- _GOAL OF THE EXERCISE_
Reproduce all records verbatim.

- _LISTING_
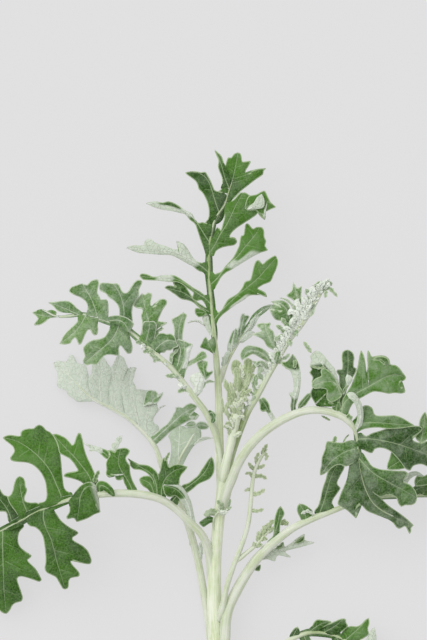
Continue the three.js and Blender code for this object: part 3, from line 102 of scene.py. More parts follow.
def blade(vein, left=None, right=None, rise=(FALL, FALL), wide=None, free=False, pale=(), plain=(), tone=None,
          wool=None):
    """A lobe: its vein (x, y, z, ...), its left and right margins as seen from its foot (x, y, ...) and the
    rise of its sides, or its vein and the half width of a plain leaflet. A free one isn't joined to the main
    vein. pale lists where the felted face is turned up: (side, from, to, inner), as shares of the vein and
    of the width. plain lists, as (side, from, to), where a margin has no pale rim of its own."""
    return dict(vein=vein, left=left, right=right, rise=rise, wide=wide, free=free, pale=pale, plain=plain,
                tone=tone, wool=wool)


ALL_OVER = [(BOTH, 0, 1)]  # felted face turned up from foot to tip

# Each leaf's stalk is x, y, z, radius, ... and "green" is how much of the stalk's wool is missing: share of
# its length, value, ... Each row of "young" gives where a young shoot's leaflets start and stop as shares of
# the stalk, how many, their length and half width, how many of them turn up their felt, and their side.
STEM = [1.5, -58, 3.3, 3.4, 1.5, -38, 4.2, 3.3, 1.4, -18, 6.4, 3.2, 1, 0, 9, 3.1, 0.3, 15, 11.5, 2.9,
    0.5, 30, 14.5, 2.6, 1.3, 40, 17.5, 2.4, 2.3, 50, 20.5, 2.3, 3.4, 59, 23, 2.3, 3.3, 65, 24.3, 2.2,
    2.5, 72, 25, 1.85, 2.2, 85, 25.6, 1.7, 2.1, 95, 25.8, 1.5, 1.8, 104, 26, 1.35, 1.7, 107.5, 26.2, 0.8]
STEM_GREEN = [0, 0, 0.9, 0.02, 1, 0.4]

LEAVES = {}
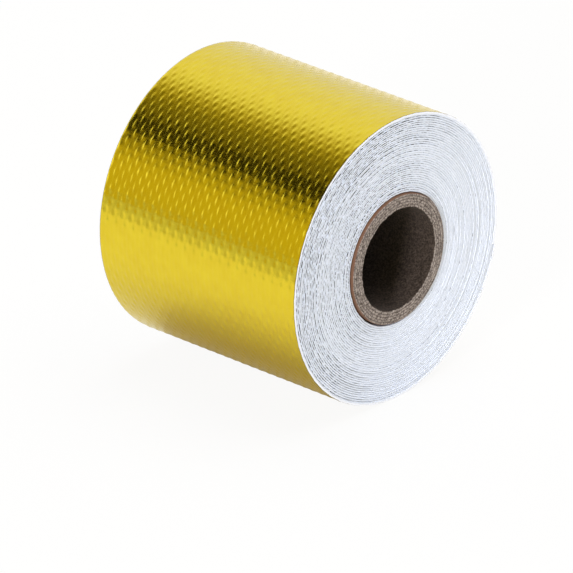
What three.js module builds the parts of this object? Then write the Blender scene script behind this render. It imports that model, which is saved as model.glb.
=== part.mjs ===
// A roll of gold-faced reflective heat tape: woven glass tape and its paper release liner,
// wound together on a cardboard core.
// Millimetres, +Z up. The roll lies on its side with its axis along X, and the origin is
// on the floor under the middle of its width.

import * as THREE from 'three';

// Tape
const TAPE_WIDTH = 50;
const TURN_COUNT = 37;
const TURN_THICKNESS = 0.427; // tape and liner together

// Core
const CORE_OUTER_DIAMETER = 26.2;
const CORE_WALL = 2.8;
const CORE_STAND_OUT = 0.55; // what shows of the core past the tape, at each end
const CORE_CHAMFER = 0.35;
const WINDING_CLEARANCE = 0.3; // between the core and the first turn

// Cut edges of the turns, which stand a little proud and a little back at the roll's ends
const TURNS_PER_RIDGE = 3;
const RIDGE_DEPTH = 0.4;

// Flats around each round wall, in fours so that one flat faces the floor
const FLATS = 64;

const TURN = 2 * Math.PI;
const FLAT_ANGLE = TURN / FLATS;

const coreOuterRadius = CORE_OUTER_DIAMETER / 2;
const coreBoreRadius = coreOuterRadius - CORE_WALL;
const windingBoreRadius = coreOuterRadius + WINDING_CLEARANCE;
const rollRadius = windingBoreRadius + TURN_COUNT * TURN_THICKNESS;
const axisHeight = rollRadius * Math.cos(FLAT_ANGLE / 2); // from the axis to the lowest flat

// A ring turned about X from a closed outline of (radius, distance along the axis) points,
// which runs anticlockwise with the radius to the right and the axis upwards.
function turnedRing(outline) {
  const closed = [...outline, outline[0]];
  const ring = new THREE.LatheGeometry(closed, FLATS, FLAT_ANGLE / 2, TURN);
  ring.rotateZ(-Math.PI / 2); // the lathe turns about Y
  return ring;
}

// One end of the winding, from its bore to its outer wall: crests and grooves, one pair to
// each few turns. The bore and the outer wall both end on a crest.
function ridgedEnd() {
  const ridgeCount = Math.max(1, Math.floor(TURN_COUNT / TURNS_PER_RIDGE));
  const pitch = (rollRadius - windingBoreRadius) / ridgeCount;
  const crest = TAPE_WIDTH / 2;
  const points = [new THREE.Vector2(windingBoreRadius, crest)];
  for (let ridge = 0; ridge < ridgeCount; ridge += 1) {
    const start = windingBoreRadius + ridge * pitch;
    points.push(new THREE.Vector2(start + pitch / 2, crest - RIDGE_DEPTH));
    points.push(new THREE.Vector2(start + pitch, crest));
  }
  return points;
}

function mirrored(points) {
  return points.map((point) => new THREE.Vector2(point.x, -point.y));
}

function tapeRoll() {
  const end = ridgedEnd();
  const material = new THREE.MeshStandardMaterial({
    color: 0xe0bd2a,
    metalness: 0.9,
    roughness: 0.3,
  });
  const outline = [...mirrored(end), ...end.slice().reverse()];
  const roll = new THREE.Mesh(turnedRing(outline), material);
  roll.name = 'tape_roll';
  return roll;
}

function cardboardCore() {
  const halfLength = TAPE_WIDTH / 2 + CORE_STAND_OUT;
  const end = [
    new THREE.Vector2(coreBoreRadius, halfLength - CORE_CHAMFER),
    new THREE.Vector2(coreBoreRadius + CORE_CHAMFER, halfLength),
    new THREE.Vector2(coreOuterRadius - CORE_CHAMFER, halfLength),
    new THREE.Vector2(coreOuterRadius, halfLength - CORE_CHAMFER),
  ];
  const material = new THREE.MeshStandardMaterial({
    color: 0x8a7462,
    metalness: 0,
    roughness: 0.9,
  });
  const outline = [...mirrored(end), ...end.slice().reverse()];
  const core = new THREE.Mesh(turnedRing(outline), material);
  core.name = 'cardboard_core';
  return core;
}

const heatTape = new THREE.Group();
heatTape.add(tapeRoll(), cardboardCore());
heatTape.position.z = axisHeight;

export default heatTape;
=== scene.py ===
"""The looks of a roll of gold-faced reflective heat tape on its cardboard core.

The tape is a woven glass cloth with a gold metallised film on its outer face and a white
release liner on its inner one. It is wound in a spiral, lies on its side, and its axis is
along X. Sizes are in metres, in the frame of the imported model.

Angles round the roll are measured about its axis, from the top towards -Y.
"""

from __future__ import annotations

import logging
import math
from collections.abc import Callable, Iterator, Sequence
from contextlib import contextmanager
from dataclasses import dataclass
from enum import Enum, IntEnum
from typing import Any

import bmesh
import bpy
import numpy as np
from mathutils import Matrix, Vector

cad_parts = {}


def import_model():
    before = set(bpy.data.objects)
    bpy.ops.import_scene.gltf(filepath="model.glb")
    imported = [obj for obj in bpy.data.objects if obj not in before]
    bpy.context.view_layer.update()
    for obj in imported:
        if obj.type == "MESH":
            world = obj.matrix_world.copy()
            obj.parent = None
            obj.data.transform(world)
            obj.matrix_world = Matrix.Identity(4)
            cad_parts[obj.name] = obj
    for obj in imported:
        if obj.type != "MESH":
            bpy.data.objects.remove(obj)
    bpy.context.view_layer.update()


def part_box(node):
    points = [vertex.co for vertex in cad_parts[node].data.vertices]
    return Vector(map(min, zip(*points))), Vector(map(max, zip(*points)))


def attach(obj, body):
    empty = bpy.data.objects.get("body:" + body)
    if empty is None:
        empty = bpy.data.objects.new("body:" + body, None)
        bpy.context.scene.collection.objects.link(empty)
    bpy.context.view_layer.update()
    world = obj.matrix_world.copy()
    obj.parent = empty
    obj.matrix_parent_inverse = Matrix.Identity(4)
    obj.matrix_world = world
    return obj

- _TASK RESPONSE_
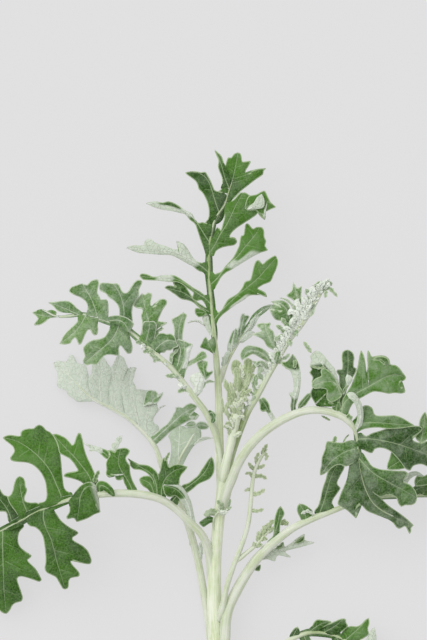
Continue the three.js and Blender code for this object: part 3, from line 102 of scene.py. More parts follow.
def blade(vein, left=None, right=None, rise=(FALL, FALL), wide=None, free=False, pale=(), plain=(), tone=None,
          wool=None):
    """A lobe: its vein (x, y, z, ...), its left and right margins as seen from its foot (x, y, ...) and the
    rise of its sides, or its vein and the half width of a plain leaflet. A free one isn't joined to the main
    vein. pale lists where the felted face is turned up: (side, from, to, inner), as shares of the vein and
    of the width. plain lists, as (side, from, to), where a margin has no pale rim of its own."""
    return dict(vein=vein, left=left, right=right, rise=rise, wide=wide, free=free, pale=pale, plain=plain,
                tone=tone, wool=wool)


ALL_OVER = [(BOTH, 0, 1)]  # felted face turned up from foot to tip

# Each leaf's stalk is x, y, z, radius, ... and "green" is how much of the stalk's wool is missing: share of
# its length, value, ... Each row of "young" gives where a young shoot's leaflets start and stop as shares of
# the stalk, how many, their length and half width, how many of them turn up their felt, and their side.
STEM = [1.5, -58, 3.3, 3.4, 1.5, -38, 4.2, 3.3, 1.4, -18, 6.4, 3.2, 1, 0, 9, 3.1, 0.3, 15, 11.5, 2.9,
    0.5, 30, 14.5, 2.6, 1.3, 40, 17.5, 2.4, 2.3, 50, 20.5, 2.3, 3.4, 59, 23, 2.3, 3.3, 65, 24.3, 2.2,
    2.5, 72, 25, 1.85, 2.2, 85, 25.6, 1.7, 2.1, 95, 25.8, 1.5, 1.8, 104, 26, 1.35, 1.7, 107.5, 26.2, 0.8]
STEM_GREEN = [0, 0, 0.9, 0.02, 1, 0.4]

LEAVES = {}
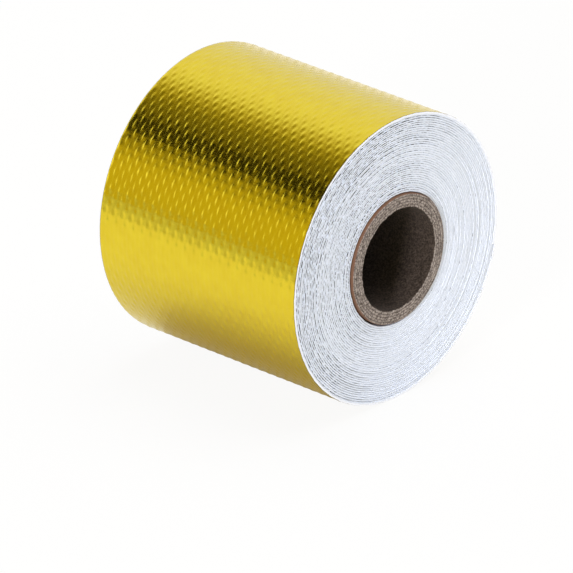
What three.js module builds the parts of this object? Then write the Blender scene script behind this render. It imports that model, which is saved as model.glb.
=== part.mjs ===
// A roll of gold-faced reflective heat tape: woven glass tape and its paper release liner,
// wound together on a cardboard core.
// Millimetres, +Z up. The roll lies on its side with its axis along X, and the origin is
// on the floor under the middle of its width.

import * as THREE from 'three';

// Tape
const TAPE_WIDTH = 50;
const TURN_COUNT = 37;
const TURN_THICKNESS = 0.427; // tape and liner together

// Core
const CORE_OUTER_DIAMETER = 26.2;
const CORE_WALL = 2.8;
const CORE_STAND_OUT = 0.55; // what shows of the core past the tape, at each end
const CORE_CHAMFER = 0.35;
const WINDING_CLEARANCE = 0.3; // between the core and the first turn

// Cut edges of the turns, which stand a little proud and a little back at the roll's ends
const TURNS_PER_RIDGE = 3;
const RIDGE_DEPTH = 0.4;

// Flats around each round wall, in fours so that one flat faces the floor
const FLATS = 64;

const TURN = 2 * Math.PI;
const FLAT_ANGLE = TURN / FLATS;

const coreOuterRadius = CORE_OUTER_DIAMETER / 2;
const coreBoreRadius = coreOuterRadius - CORE_WALL;
const windingBoreRadius = coreOuterRadius + WINDING_CLEARANCE;
const rollRadius = windingBoreRadius + TURN_COUNT * TURN_THICKNESS;
const axisHeight = rollRadius * Math.cos(FLAT_ANGLE / 2); // from the axis to the lowest flat

// A ring turned about X from a closed outline of (radius, distance along the axis) points,
// which runs anticlockwise with the radius to the right and the axis upwards.
function turnedRing(outline) {
  const closed = [...outline, outline[0]];
  const ring = new THREE.LatheGeometry(closed, FLATS, FLAT_ANGLE / 2, TURN);
  ring.rotateZ(-Math.PI / 2); // the lathe turns about Y
  return ring;
}

// One end of the winding, from its bore to its outer wall: crests and grooves, one pair to
// each few turns. The bore and the outer wall both end on a crest.
function ridgedEnd() {
  const ridgeCount = Math.max(1, Math.floor(TURN_COUNT / TURNS_PER_RIDGE));
  const pitch = (rollRadius - windingBoreRadius) / ridgeCount;
  const crest = TAPE_WIDTH / 2;
  const points = [new THREE.Vector2(windingBoreRadius, crest)];
  for (let ridge = 0; ridge < ridgeCount; ridge += 1) {
    const start = windingBoreRadius + ridge * pitch;
    points.push(new THREE.Vector2(start + pitch / 2, crest - RIDGE_DEPTH));
    points.push(new THREE.Vector2(start + pitch, crest));
  }
  return points;
}

function mirrored(points) {
  return points.map((point) => new THREE.Vector2(point.x, -point.y));
}

function tapeRoll() {
  const end = ridgedEnd();
  const material = new THREE.MeshStandardMaterial({
    color: 0xe0bd2a,
    metalness: 0.9,
    roughness: 0.3,
  });
  const outline = [...mirrored(end), ...end.slice().reverse()];
  const roll = new THREE.Mesh(turnedRing(outline), material);
  roll.name = 'tape_roll';
  return roll;
}

function cardboardCore() {
  const halfLength = TAPE_WIDTH / 2 + CORE_STAND_OUT;
  const end = [
    new THREE.Vector2(coreBoreRadius, halfLength - CORE_CHAMFER),
    new THREE.Vector2(coreBoreRadius + CORE_CHAMFER, halfLength),
    new THREE.Vector2(coreOuterRadius - CORE_CHAMFER, halfLength),
    new THREE.Vector2(coreOuterRadius, halfLength - CORE_CHAMFER),
  ];
  const material = new THREE.MeshStandardMaterial({
    color: 0x8a7462,
    metalness: 0,
    roughness: 0.9,
  });
  const outline = [...mirrored(end), ...end.slice().reverse()];
  const core = new THREE.Mesh(turnedRing(outline), material);
  core.name = 'cardboard_core';
  return core;
}

const heatTape = new THREE.Group();
heatTape.add(tapeRoll(), cardboardCore());
heatTape.position.z = axisHeight;

export default heatTape;
=== scene.py ===
"""The looks of a roll of gold-faced reflective heat tape on its cardboard core.

The tape is a woven glass cloth with a gold metallised film on its outer face and a white
release liner on its inner one. It is wound in a spiral, lies on its side, and its axis is
along X. Sizes are in metres, in the frame of the imported model.

Angles round the roll are measured about its axis, from the top towards -Y.
"""

from __future__ import annotations

import logging
import math
from collections.abc import Callable, Iterator, Sequence
from contextlib import contextmanager
from dataclasses import dataclass
from enum import Enum, IntEnum
from typing import Any

import bmesh
import bpy
import numpy as np
from mathutils import Matrix, Vector

cad_parts = {}


def import_model():
    before = set(bpy.data.objects)
    bpy.ops.import_scene.gltf(filepath="model.glb")
    imported = [obj for obj in bpy.data.objects if obj not in before]
    bpy.context.view_layer.update()
    for obj in imported:
        if obj.type == "MESH":
            world = obj.matrix_world.copy()
            obj.parent = None
            obj.data.transform(world)
            obj.matrix_world = Matrix.Identity(4)
            cad_parts[obj.name] = obj
    for obj in imported:
        if obj.type != "MESH":
            bpy.data.objects.remove(obj)
    bpy.context.view_layer.update()


def part_box(node):
    points = [vertex.co for vertex in cad_parts[node].data.vertices]
    return Vector(map(min, zip(*points))), Vector(map(max, zip(*points)))


def attach(obj, body):
    empty = bpy.data.objects.get("body:" + body)
    if empty is None:
        empty = bpy.data.objects.new("body:" + body, None)
        bpy.context.scene.collection.objects.link(empty)
    bpy.context.view_layer.update()
    world = obj.matrix_world.copy()
    obj.parent = empty
    obj.matrix_parent_inverse = Matrix.Identity(4)
    obj.matrix_world = world
    return obj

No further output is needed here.